- **Exercise material**
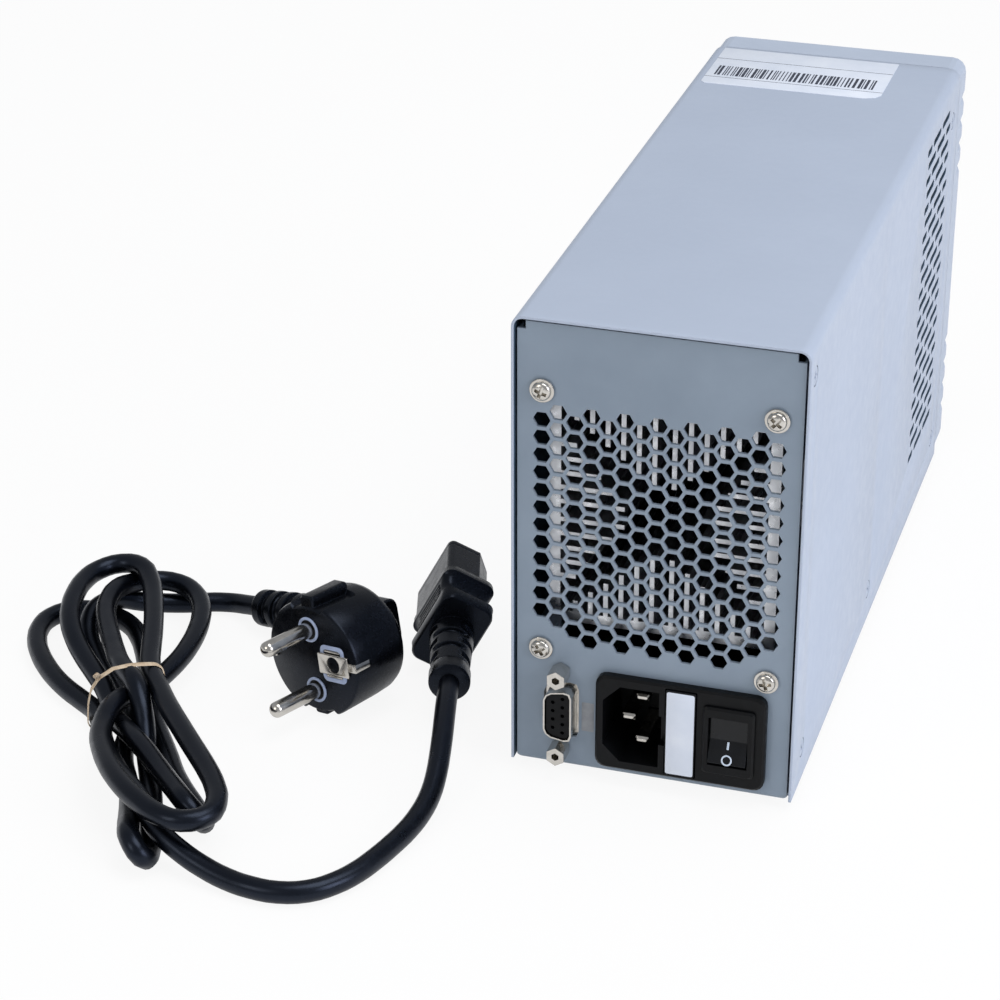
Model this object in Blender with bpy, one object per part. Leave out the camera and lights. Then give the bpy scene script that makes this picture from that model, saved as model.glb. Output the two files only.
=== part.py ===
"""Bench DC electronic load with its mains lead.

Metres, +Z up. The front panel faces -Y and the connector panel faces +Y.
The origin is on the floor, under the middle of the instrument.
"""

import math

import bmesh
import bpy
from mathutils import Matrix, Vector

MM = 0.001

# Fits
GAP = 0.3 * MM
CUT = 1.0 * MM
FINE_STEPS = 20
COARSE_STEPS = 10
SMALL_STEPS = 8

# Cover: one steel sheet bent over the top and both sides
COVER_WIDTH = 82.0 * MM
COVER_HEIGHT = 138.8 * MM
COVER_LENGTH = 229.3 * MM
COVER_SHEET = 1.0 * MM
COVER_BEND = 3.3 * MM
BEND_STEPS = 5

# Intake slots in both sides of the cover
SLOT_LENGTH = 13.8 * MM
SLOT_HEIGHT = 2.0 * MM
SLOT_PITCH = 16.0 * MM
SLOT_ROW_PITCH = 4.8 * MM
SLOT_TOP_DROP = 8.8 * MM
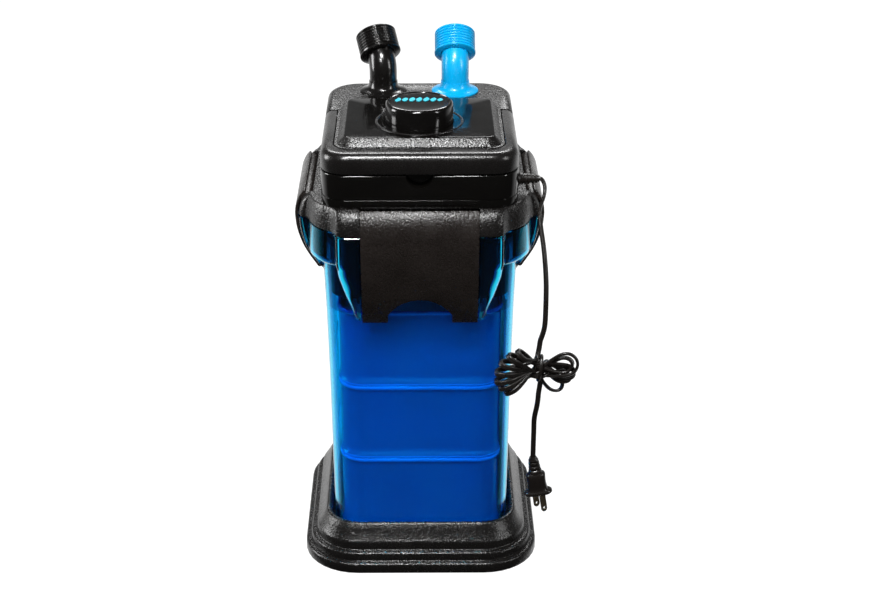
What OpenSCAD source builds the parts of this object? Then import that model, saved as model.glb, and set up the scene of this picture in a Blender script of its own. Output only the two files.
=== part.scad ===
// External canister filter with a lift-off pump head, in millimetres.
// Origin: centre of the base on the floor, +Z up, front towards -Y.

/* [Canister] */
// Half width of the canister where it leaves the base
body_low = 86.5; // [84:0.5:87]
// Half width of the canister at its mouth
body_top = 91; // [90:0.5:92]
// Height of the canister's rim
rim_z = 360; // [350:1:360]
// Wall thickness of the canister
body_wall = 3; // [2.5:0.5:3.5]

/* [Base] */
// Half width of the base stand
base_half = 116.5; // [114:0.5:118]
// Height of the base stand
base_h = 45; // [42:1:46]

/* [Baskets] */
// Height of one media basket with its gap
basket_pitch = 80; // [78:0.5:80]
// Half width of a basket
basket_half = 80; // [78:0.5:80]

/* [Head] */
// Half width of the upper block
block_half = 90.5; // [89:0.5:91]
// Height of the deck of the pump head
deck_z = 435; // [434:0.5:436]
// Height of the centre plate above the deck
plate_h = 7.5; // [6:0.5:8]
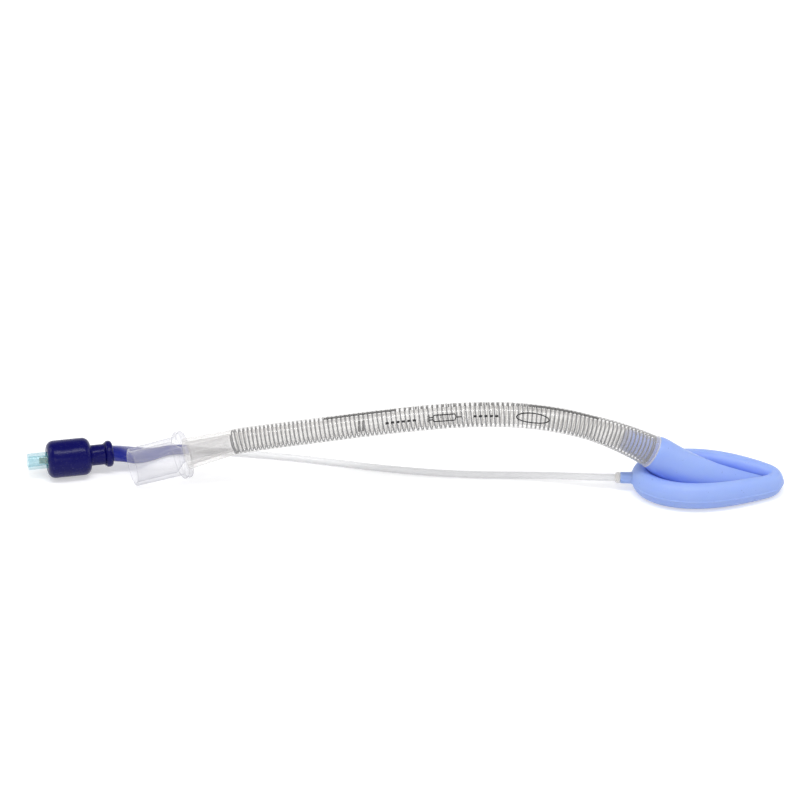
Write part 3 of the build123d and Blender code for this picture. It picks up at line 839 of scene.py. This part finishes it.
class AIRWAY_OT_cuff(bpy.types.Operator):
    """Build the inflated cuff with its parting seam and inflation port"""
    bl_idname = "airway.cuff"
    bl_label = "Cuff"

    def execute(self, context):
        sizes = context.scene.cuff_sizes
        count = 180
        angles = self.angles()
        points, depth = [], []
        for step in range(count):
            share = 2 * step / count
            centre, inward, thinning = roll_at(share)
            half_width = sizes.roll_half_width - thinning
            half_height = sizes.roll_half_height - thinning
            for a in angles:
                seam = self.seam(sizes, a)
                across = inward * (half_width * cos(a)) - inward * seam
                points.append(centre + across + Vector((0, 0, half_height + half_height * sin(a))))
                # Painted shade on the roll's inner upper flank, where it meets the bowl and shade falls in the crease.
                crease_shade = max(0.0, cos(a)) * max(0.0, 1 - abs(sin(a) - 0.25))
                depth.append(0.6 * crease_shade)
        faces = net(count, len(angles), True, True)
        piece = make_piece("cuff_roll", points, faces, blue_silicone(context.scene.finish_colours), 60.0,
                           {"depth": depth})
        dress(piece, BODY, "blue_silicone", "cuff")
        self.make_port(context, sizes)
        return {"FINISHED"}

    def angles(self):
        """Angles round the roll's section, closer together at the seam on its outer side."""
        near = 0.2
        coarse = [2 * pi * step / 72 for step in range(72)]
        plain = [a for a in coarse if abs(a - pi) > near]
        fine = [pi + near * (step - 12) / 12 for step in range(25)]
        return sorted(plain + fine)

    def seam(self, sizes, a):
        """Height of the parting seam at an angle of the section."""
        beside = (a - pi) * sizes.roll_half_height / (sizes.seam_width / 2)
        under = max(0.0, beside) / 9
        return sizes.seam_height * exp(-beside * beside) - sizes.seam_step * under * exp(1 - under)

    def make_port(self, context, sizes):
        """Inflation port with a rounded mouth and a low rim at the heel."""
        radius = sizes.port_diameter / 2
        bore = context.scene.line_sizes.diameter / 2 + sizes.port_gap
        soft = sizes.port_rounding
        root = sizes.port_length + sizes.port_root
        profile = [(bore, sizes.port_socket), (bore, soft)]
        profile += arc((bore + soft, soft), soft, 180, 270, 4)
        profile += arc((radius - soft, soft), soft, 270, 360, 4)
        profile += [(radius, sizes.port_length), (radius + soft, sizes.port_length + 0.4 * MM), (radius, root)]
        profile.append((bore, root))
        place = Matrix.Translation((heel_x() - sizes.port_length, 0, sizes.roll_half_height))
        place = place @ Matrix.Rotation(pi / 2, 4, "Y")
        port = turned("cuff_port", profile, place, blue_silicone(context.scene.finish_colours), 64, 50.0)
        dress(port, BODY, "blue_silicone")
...
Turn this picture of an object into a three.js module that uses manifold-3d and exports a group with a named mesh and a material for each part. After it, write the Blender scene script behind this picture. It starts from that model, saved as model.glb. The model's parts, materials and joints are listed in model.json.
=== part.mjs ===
--
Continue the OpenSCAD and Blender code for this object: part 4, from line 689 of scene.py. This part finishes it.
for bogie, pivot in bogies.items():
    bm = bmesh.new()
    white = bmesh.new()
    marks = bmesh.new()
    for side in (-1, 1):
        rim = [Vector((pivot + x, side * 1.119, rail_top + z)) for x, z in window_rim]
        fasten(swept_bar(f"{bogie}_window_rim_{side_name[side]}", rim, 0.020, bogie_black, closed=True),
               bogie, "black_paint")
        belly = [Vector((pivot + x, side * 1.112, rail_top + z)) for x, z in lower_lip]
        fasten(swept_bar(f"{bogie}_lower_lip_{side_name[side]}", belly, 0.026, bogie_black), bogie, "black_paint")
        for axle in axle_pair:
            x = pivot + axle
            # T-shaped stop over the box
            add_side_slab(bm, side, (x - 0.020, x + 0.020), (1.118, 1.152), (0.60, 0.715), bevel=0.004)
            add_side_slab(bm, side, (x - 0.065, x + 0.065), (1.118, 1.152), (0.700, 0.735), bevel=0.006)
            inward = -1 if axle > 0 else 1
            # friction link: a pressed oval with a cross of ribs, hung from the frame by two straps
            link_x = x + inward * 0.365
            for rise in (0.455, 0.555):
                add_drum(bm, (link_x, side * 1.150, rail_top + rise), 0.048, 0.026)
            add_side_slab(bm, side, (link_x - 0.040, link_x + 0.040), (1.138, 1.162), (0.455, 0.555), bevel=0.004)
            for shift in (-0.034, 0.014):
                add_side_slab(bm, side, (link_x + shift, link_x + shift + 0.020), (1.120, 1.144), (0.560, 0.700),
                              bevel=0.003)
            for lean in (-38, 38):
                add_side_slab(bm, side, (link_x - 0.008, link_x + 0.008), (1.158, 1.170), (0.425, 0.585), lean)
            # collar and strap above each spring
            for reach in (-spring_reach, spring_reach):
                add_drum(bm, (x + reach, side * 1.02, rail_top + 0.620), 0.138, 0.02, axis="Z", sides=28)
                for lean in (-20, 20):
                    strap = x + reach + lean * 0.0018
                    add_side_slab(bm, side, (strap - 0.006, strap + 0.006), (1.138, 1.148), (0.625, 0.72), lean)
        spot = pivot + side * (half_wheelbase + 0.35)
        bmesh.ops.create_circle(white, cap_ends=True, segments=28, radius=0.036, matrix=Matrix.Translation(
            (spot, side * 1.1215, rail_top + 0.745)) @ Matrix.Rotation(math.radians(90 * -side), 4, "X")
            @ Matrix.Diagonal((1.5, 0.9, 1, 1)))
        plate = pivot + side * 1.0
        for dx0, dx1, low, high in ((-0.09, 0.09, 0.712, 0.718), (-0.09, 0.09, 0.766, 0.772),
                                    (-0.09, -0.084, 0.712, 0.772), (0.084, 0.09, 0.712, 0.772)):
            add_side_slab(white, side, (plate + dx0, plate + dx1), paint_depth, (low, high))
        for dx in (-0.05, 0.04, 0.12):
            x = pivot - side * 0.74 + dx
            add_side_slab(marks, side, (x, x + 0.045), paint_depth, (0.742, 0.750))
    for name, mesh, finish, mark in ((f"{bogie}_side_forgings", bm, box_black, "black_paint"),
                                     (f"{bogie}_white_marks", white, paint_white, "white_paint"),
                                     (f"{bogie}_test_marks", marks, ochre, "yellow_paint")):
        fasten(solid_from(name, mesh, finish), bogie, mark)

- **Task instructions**
Print exactly the lines above from the one with "What OpenSCAD source" to the one with "front towards -Y.", including both.

- **Reply to the exercise**
What OpenSCAD source builds the parts of this object? Then import that model, saved as model.glb, and set up the scene of this picture in a Blender script of its own. Output only the two files.
=== part.scad ===
// External canister filter with a lift-off pump head, in millimetres.
// Origin: centre of the base on the floor, +Z up, front towards -Y.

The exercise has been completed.